Shirley Garrett Volunteering
Every summer since her freshman year in high school, Garrett has worked with adults with disabilities at Reality Ministries.

“Where do you see yourself in five to seven years after finishing graduate school?”

She was one of two students who had been nominated for the prestigious scholarship named after President Truman.

Truman Scholars are seen as future public service leaders who can receive up to $30,000 to support graduate school and professional development. They’re judged on their scholarship, their writing, their critical thinking and their vision of their future.

Garrett thought she had her vision intact. Then, she sat down in Cottrell Hall with Dr. Meredith Malburne-Wade, director of HPU’s Office of Fellowship and Awards.

That’s when Malburne-Wade asked her the big question.

Garrett went on about how she wanted to be a lawyer. Malburne-Wade listened. She wanted more.

 “You need to do some soul-searching,” Malburne-Wade told her.

Garrett thought about her childhood in Durham, of how she volunteered with Kids Voting Durham.

She also thought about Reality Ministries, of how she worked every summer since her freshman year in high school with adults with disabilities. They were anywhere from 22 to late 60s, and Garrett engaged with them and built a community grounded in her faith.

In doing so, she found a community herself.

She knew them by first names, like Suyva and Taryn. Suyva has cerebral palsy and needs a wheelchair to get around. Taryn is autistic. Garrett got to know both of them well, and they became her friends. Garrett still sends text messages to Suyva, and every week, she talks to Taryn.

When Malburne-Wade heard all about that, she had an idea.

Combine your sense of justice with your passion for disability advocacy, Malburne-Wade told her. Dig deep.

Garrett did.

 

The Transformative Year

It was her junior year when Garrett felt herself change at HPU.

Shirley Garrett presentingShe took an independent study with the Rev. Preston Davis, the minister of the university, to help her understand the Bible.  That independent study transformed her.
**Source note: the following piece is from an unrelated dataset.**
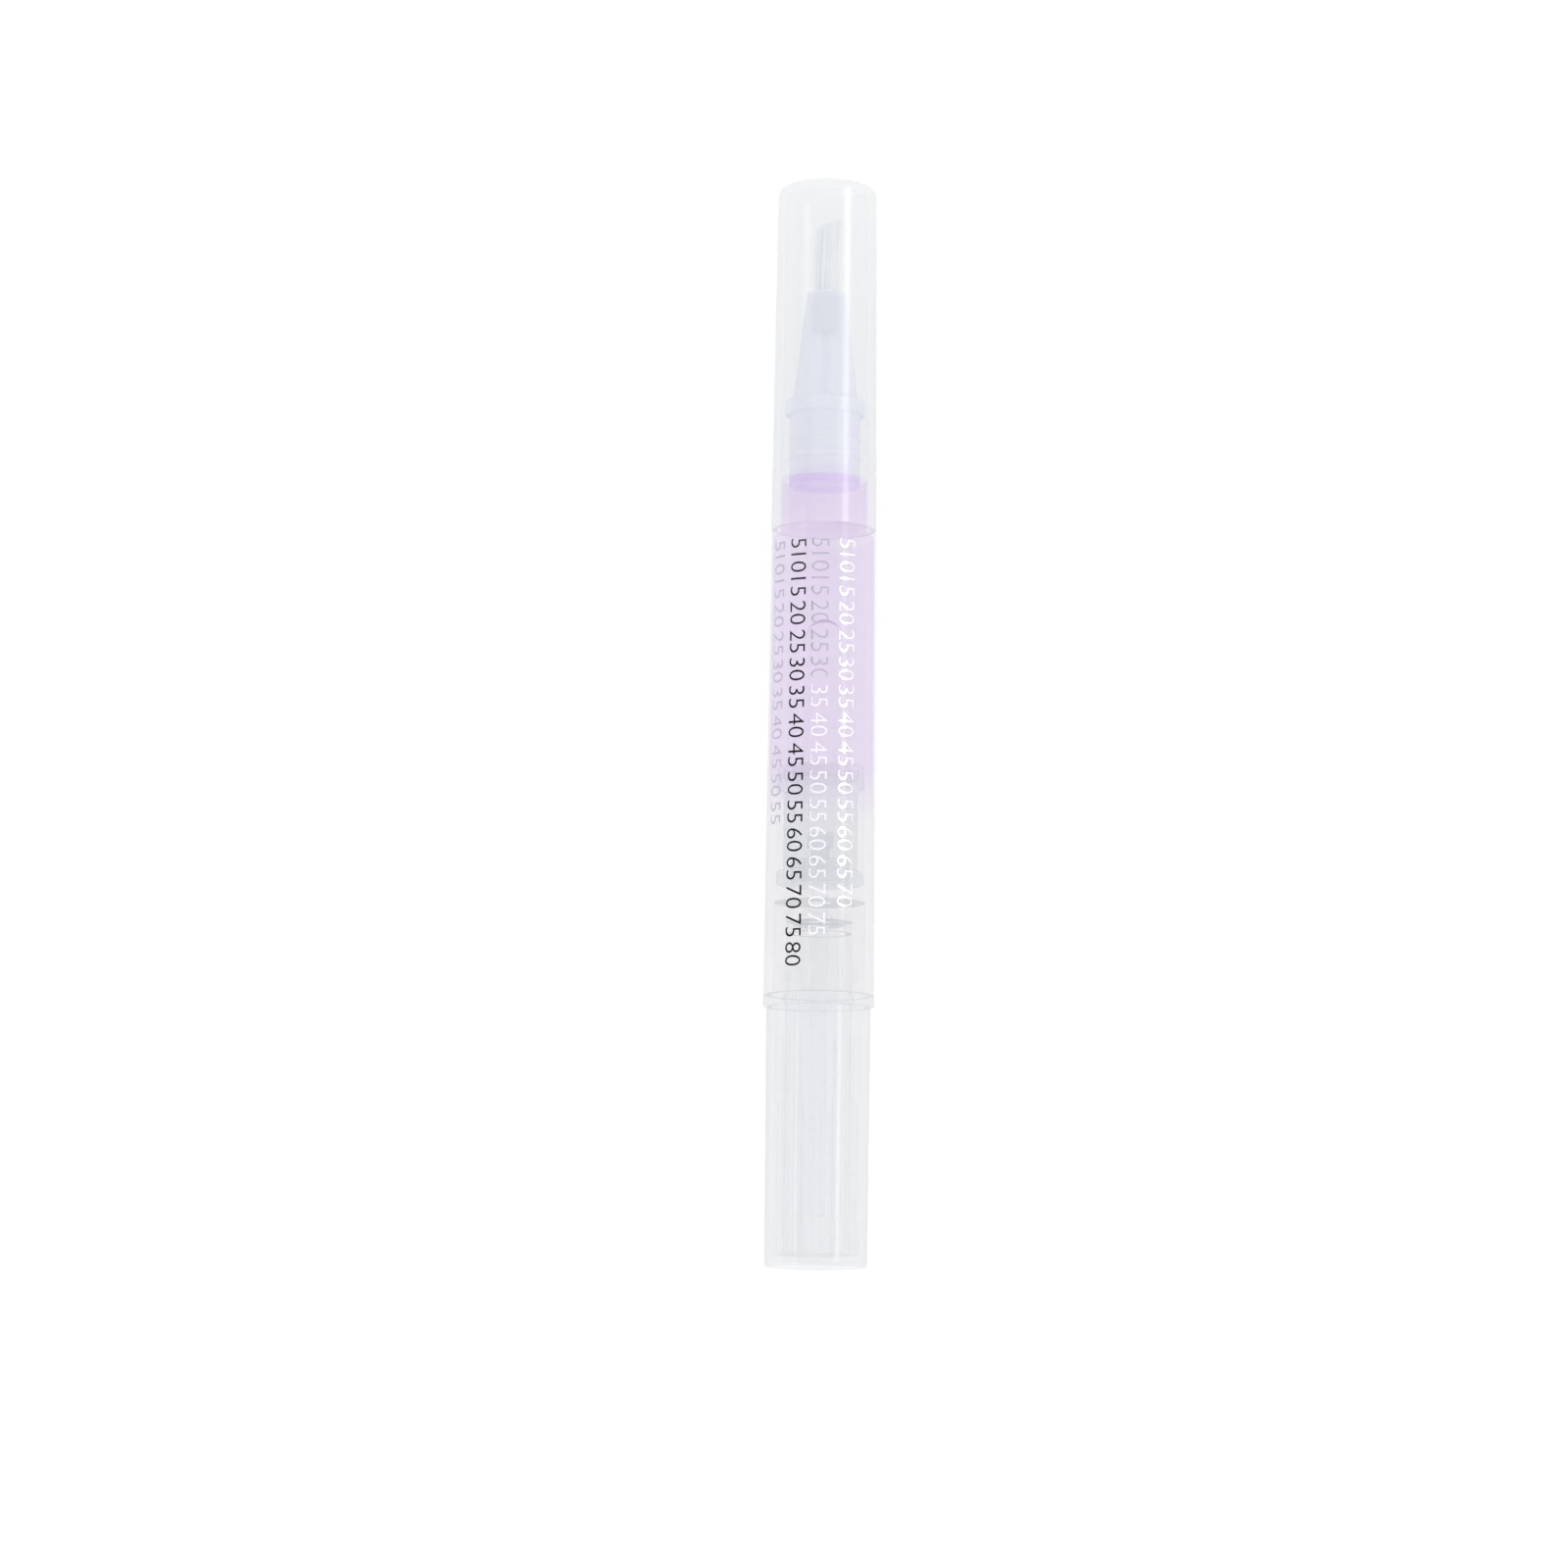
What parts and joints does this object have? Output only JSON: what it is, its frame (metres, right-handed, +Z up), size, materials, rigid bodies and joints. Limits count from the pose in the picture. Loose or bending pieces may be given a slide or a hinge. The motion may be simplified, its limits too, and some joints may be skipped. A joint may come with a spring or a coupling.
{
  "type": "nail oil pen",
  "caption": "Slim twist-up pen for nail oil: clear barrel, frosted pull-off cap, brush tip, and a clear end knob whose lead screw drives a piston.",
  "frame": {"origin": "middle of the pen's bounding box at its bottom, where the pen lies on its side with the ring touching Z = 0", "axes": "+Y along the pen from the knob to the cap, +Z up, +X across the pen"},
  "size_m": [0.0126, 0.124, 0.0125],
  "materials": {
    "frosted_cap": "translucent frosted moulding",
    "clear_barrel": "clear polished moulding",
    "milky_nozzle": "milky translucent moulding",
    "nylon_bristles": "fine soft bristles",
    "fused_nylon": "melted bristle ends",
    "feed_tube_plastic": "fine smooth tube",
    "nail_oil": "clear pale violet oil",
    "white_piston": "soft white seal plastic",
    "white_screw": "smooth white moulding",
    "clear_insert": "clear polished moulding",
    "milky_sleeve": "milky translucent moulding",
    "clear_knob": "clear polished moulding"
  },
  "bodies": {
    "barrel": {"barrel": "clear_barrel", "thread_insert": "clear_insert", "nozzle": "milky_nozzle", "brush_tuft": "nylon_bristles", "brush_plug": "fused_nylon", "feed_tube": "feed_tube_plastic", "oil_fill": "nail_oil"},
    "knob": {"knob": "clear_knob", "drive_sleeve": "milky_sleeve"},
    "lead_screw": {"lead_screw": "white_screw"},
    "piston": {"piston": "white_piston"},
    "cap": {"cap": "frosted_cap"}
  },
  "joints": [
    {"name": "knob_twist", "type": "hinge", "parent": "barrel", "child": "knob", "pos_m": [0, -0.0474, 0.00628], "axis": [0, 1, 0], "range_deg": [0, 3600]},
    {"name": "screw_slide", "type": "slide", "parent": "knob", "child": "lead_screw", "axis": [0, 1, 0], "range_m": [0, 0.026]},
    {"name": "piston_slide", "type": "slide", "parent": "barrel", "child": "piston", "axis": [0, 1, 0], "range_m": [0, 0.026], "deforming": ["oil_fill"]},
    {"name": "cap_pull", "type": "slide", "parent": "barrel", "child": "cap", "axis": [0, 1, 0], "range_m": [0, 0.045]}
  ],
  "couplings": [
    {"joint": "screw_slide", "follows": "knob_twist", "m_per_rad": 0.0004138},
    {"joint": "piston_slide", "follows": "knob_twist", "m_per_rad": 0.0004138}
  ]
}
She discovered a new identity where her faith took center stage.

“It was like a weight got lifted off my shoulders,” she says. “I always thought that I controlled my life. See, I was so encapsulated with my studies, and that is where I sought my identity.

“But then I found this wonderful quote from Henri Nouwen and he wrote about the time he lived with people with disabilities. He realized that your ‘relevant self’ didn’t matter. What did matter was the way God sees you. Right then, it all came together for me. God’s in control.”

Garrett studied abroad in Spain, and she worked with Setzler on her senior thesis. She researched into how African-American Millennials saw affirmative action, and a month ago, she presented her findings during a research conference at Duke University.

Like in that first political science class, Setzler didn’t blink. He’d come to expect this kind of intellectual rigor from Garrett.

“She’s a natural leader,” he says. “She’s fair, organized, and she motivates others. High Point fit her like a glove. The soft skills side and the environment on campus, she values it, and she’ll continue to develop it.

“I can hardly wait to see where she goes. Shirley, she’s good at everything.”

 

The Grateful Graduate

Garrett is now a graduate.

People asked her if she was nervous about graduation, about whether she’d cry over leaving. She didn’t. She felt at peace, enriched over what she learned and where she believes she’ll go.

Professors like Setzler and Malburne-Wade helped. So did Davis. And so did many others.

“Our faculty here care about the students far beyond academic success,” she says. “They care about us as humans. They want us to develop ethically and morally. So, the word ‘professor’ is such an understatement. They’re life coaches. They’re developing us to be the best possible people we can be.”